Forget feminist legends about Amazon warriors and push-button wars. The modern land-combat soldier carries weapons and high-tech equipment weighing 50 to 100 pounds, with body armor alone weighing 25 pounds. Such burdens would be disproportionately heavy for average female soldiers, who are certainly brave but shorter and lighter, with smaller hearts and bones, 25 to30 percent less aerobic capacity for endurance, and 40 to 50 percent less upper-body strength.
Politically correct group-thinkers and Clinton-promoted generals in the Pentagon apparently have forgotten certain realities affirmed by overwhelming evidence: In direct ground combat, women do not have an "equal opportunity" to survive, or to help fellow soldiers survive. No one's injured son should have to die on the streets of a future Fallujah because the only soldier near enough to carry him to safety was a five-foot-two 110-pound woman.
The concerned soldier who contacted me recognized that the Army is about to conduct an unannounced, extremely dangerous live-fire social experiment under wartime conditions. With deployments imminent, what can be done?
President George W. Bush and Defense Secretary Donald Rumsfeld must intervene to enforce the notification law and encourage the recruitment of young men. In long-overdue congressional hearings, members should require Pentagon officials to document alleged shortages of males, and explain why female soldiers should have to pay the price for the Army's bureaucratic errors. Congressmen worried about the sexual abuse of military women should be consistent in expressing concern about the elevated risk of combat violence at the hands of the enemy.
Today's changing battlefield makes it even more important to retain personnel policies that recognize combat realities that have not changed. The collocation rule should be strengthened, not weakened, and applied consistently in all units that collocate with direct ground-combat forces. At times we have no choice but to send young men into land combat, but we do have a choice when it comes to sending our women there.
Elaine Donnelly is president of the Center for Military Readiness, an independent public policy organization that specializes in military personnel issues.
ping
bring back the WACs....they had it right and then broke it.
I guarantee you that all the heavy lifting missions are being pulled by males even in those forward support companies.
In fact, reading between the lines in THIS ARTICLE, one realizes that under the CURRENT system ONLY males must be allowed to go on the resupply missions to forward rearm/refuel/resupply points.
The sexes will get the same job specialty identifier (MOS), the same pay, the same promotion opportunity...but they won't do the same battlefield job and experience the same danger/risk.
Real equity at work
when people wonder about the discipline in the US Army, especially in the reserve units (NOT as a rule) - begin looking at the generals making public statement aiding the enemy through moral encouragement, look at the generals who are promoted strictly by sex, look at the field commanders also there because of their sex, look at the .....
ahhh forget it! those who say they are conservatives now think and act more liberal than the most liberal democrat ever thought of doing in the early 1960's.
The success story of the incrementalist propaganda techniques --- see Antonio Gramsci for some of their main methods.
I saw a picture in the paper today of an NJ National Guard unit getting ready to ship out to Iraq, to Tikrit.

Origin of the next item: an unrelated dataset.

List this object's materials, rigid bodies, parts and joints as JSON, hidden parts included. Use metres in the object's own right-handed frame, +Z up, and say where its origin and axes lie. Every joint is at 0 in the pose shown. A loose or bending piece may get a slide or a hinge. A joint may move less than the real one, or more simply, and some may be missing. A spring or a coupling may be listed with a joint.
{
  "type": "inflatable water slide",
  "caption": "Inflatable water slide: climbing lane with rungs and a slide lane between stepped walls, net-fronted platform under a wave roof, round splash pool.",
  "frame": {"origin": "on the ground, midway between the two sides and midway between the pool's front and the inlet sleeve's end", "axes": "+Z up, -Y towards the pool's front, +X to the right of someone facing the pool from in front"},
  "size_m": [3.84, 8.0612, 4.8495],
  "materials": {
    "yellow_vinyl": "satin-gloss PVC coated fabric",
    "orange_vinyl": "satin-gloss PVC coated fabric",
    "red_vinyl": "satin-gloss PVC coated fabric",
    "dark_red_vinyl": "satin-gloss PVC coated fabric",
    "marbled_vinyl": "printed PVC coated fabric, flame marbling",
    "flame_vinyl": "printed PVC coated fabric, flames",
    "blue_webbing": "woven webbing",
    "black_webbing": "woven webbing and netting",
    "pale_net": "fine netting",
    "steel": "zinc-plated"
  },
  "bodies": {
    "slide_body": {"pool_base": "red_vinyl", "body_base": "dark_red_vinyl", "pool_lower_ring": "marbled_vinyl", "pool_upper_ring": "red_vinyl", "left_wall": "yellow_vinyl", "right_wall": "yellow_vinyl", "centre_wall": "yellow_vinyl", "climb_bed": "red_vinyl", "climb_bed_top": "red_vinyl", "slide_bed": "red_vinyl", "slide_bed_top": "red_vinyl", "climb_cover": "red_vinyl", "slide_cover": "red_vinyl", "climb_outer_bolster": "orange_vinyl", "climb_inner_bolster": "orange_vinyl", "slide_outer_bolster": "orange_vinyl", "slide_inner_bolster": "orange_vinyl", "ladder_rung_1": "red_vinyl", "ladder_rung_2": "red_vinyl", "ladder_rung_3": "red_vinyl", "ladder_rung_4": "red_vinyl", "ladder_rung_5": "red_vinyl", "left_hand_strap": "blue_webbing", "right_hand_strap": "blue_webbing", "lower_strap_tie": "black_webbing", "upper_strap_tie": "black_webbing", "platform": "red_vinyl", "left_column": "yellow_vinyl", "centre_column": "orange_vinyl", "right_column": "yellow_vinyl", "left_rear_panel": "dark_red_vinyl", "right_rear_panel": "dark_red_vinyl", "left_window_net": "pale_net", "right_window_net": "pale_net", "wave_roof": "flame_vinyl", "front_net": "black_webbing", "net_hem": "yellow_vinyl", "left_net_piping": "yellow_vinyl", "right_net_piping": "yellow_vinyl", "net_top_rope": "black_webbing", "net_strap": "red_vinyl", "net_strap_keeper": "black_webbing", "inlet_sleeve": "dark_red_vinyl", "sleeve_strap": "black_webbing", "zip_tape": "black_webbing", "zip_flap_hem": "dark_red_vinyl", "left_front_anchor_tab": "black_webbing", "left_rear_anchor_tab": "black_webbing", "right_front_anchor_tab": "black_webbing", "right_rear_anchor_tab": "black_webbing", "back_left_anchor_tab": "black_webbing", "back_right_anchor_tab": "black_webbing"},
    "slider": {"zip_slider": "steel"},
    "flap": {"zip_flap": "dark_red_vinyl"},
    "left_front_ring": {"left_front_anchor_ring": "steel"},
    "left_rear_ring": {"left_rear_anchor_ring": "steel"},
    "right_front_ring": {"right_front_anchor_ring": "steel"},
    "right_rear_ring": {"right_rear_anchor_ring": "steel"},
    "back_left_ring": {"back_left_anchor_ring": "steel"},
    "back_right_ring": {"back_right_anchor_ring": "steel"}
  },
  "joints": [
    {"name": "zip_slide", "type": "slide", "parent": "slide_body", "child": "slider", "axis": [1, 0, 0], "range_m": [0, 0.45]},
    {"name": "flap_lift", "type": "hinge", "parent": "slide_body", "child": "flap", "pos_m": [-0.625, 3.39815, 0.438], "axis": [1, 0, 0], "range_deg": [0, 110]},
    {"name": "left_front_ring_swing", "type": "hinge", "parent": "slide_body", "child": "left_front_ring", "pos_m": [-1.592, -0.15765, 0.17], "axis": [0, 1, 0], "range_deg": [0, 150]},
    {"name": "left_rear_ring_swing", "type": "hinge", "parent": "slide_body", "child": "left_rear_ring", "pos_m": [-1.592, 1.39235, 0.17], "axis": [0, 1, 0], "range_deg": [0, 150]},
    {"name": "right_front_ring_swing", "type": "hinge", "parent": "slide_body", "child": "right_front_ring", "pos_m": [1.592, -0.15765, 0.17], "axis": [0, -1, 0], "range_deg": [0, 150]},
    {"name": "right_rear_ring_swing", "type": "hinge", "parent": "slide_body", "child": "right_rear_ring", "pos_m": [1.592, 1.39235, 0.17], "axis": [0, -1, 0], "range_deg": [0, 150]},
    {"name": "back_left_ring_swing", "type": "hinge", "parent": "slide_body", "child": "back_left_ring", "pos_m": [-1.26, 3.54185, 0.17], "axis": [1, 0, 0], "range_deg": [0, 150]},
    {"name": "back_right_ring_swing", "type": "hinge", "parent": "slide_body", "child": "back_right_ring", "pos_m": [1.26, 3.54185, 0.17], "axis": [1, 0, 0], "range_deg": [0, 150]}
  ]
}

The women lined up looked small, soft, no two of them holding their guns the same way. Some of them were crying for little children left behind.
Saddam's female guard parades looked better. And guess what? They're not the ones doing the fighting now - the Muslims have intelligently left that to the men.

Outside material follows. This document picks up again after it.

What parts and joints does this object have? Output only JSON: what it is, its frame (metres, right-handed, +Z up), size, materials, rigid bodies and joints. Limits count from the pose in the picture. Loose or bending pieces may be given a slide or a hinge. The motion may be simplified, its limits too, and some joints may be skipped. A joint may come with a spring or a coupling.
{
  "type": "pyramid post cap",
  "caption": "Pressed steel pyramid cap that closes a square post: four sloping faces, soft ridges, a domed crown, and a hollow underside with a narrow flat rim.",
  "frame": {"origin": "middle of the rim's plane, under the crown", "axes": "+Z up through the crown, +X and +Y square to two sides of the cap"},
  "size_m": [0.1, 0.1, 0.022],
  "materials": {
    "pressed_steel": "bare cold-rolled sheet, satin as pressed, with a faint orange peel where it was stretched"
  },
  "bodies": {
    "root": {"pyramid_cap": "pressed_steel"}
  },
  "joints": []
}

Sure, take some women along to search women or their quarters, or for support positions well behind the lines (in Iraq, ha, where are the lines.)
But the military, like the clergy, does not exist for women to advance their careers on an equal basis for men.
And I'm a feminist of sorts, having grown up in the "old days", but you have to know where to stop.
Mrs VS
Doctrine has been for the combat battalion trains to set up in the brigade trains area, where forward support companies from the support battalions also locate, such as the forward maintenance companies from the ordnance battalion. Women can serve in these forward support companies. All the new structure is doing is making what was an ad hoc attachment when units took the field a permanent integration. Women will be no closer to the front lines than they already are.
Am I missing something?
Look for lots of problems, not the least of which are impending morale and combat effectiveness breakdowns of our Army in Iraq - and elsewhere. This is going to be ugly. In the long run, it will be used to good effect by our enemies to turn the American public against this war.
We can't evade forever the chickens coming home to roost because of our deeply held desire to remake human nature and physiology by making it military policy to ignore the obvious.
Heck yes. The vast majority of women are too weak for this sort of thing.
*bump*
Women are not integrated in the sense that they go out on combat patrols.
They are integrated in the sense that they are Brigade/Battalion assets instead of Division assets.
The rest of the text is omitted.